Please quote every line word for word.
....................
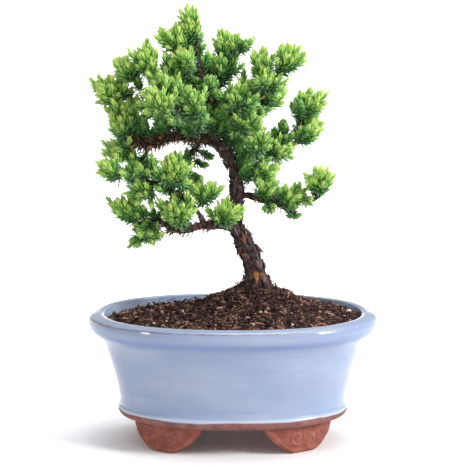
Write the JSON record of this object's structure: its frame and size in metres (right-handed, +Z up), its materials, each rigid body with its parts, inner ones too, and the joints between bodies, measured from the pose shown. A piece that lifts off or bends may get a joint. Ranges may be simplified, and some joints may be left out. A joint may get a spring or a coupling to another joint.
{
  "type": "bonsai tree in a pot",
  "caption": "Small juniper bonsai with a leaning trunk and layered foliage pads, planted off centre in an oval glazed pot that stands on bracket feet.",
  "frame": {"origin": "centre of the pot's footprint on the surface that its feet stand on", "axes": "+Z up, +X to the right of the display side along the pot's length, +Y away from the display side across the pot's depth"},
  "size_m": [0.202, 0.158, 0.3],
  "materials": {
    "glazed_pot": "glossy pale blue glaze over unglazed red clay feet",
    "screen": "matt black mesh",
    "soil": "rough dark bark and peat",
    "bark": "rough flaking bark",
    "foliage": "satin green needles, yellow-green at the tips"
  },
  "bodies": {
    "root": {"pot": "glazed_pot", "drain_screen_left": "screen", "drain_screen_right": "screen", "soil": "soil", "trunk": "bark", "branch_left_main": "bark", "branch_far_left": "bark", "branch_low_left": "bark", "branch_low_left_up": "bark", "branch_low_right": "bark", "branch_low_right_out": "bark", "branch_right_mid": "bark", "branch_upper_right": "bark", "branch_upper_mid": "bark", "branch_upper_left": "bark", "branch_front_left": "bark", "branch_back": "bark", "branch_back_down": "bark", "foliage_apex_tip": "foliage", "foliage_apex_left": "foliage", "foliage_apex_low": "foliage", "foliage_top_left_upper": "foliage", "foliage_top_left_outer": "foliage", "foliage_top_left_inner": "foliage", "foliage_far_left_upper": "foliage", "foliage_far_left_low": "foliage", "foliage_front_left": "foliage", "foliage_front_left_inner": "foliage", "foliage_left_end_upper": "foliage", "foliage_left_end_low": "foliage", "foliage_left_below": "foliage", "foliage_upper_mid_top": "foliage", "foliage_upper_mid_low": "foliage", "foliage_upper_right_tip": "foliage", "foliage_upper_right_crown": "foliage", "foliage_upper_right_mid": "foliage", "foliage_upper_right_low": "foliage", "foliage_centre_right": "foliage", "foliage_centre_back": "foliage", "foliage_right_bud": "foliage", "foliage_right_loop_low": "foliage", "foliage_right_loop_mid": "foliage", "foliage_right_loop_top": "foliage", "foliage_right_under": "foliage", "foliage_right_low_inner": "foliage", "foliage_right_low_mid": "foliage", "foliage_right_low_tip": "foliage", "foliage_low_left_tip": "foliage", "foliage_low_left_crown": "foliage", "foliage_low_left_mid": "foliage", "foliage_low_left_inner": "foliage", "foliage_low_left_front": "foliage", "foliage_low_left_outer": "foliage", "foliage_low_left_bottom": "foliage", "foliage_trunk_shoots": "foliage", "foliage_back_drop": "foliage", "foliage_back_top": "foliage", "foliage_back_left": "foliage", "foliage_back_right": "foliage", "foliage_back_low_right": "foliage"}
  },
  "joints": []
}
....................
ANSWER TO THE EXERCISE -
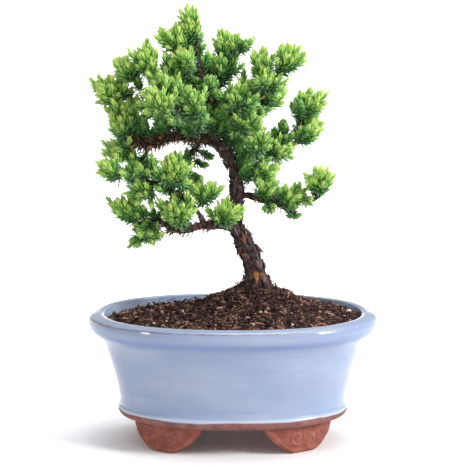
Write the JSON record of this object's structure: its frame and size in metres (right-handed, +Z up), its materials, each rigid body with its parts, inner ones too, and the joints between bodies, measured from the pose shown. A piece that lifts off or bends may get a joint. Ranges may be simplified, and some joints may be left out. A joint may get a spring or a coupling to another joint.
{
  "type": "bonsai tree in a pot",
  "caption": "Small juniper bonsai with a leaning trunk and layered foliage pads, planted off centre in an oval glazed pot that stands on bracket feet.",
  "frame": {"origin": "centre of the pot's footprint on the surface that its feet stand on", "axes": "+Z up, +X to the right of the display side along the pot's length, +Y away from the display side across the pot's depth"},
  "size_m": [0.202, 0.158, 0.3],
  "materials": {
    "glazed_pot": "glossy pale blue glaze over unglazed red clay feet",
    "screen": "matt black mesh",
    "soil": "rough dark bark and peat",
    "bark": "rough flaking bark",
    "foliage": "satin green needles, yellow-green at the tips"
  },
  "bodies": {
    "root": {"pot": "glazed_pot", "drain_screen_left": "screen", "drain_screen_right": "screen", "soil": "soil", "trunk": "bark", "branch_left_main": "bark", "branch_far_left": "bark", "branch_low_left": "bark", "branch_low_left_up": "bark", "branch_low_right": "bark", "branch_low_right_out": "bark", "branch_right_mid": "bark", "branch_upper_right": "bark", "branch_upper_mid": "bark", "branch_upper_left": "bark", "branch_front_left": "bark", "branch_back": "bark", "branch_back_down": "bark", "foliage_apex_tip": "foliage", "foliage_apex_left": "foliage", "foliage_apex_low": "foliage", "foliage_top_left_upper": "foliage", "foliage_top_left_outer": "foliage", "foliage_top_left_inner": "foliage", "foliage_far_left_upper": "foliage", "foliage_far_left_low": "foliage", "foliage_front_left": "foliage", "foliage_front_left_inner": "foliage", "foliage_left_end_upper": "foliage", "foliage_left_end_low": "foliage", "foliage_left_below": "foliage", "foliage_upper_mid_top": "foliage", "foliage_upper_mid_low": "foliage", "foliage_upper_right_tip": "foliage", "foliage_upper_right_crown": "foliage", "foliage_upper_right_mid": "foliage", "foliage_upper_right_low": "foliage", "foliage_centre_right": "foliage", "foliage_centre_back": "foliage", "foliage_right_bud": "foliage", "foliage_right_loop_low": "foliage", "foliage_right_loop_mid": "foliage", "foliage_right_loop_top": "foliage", "foliage_right_under": "foliage", "foliage_right_low_inner": "foliage", "foliage_right_low_mid": "foliage", "foliage_right_low_tip": "foliage", "foliage_low_left_tip": "foliage", "foliage_low_left_crown": "foliage", "foliage_low_left_mid": "foliage", "foliage_low_left_inner": "foliage", "foliage_low_left_front": "foliage", "foliage_low_left_outer": "foliage", "foliage_low_left_bottom": "foliage", "foliage_trunk_shoots": "foliage", "foliage_back_drop": "foliage", "foliage_back_top": "foliage", "foliage_back_left": "foliage", "foliage_back_right": "foliage", "foliage_back_low_right": "foliage"}
  },
  "joints": []
}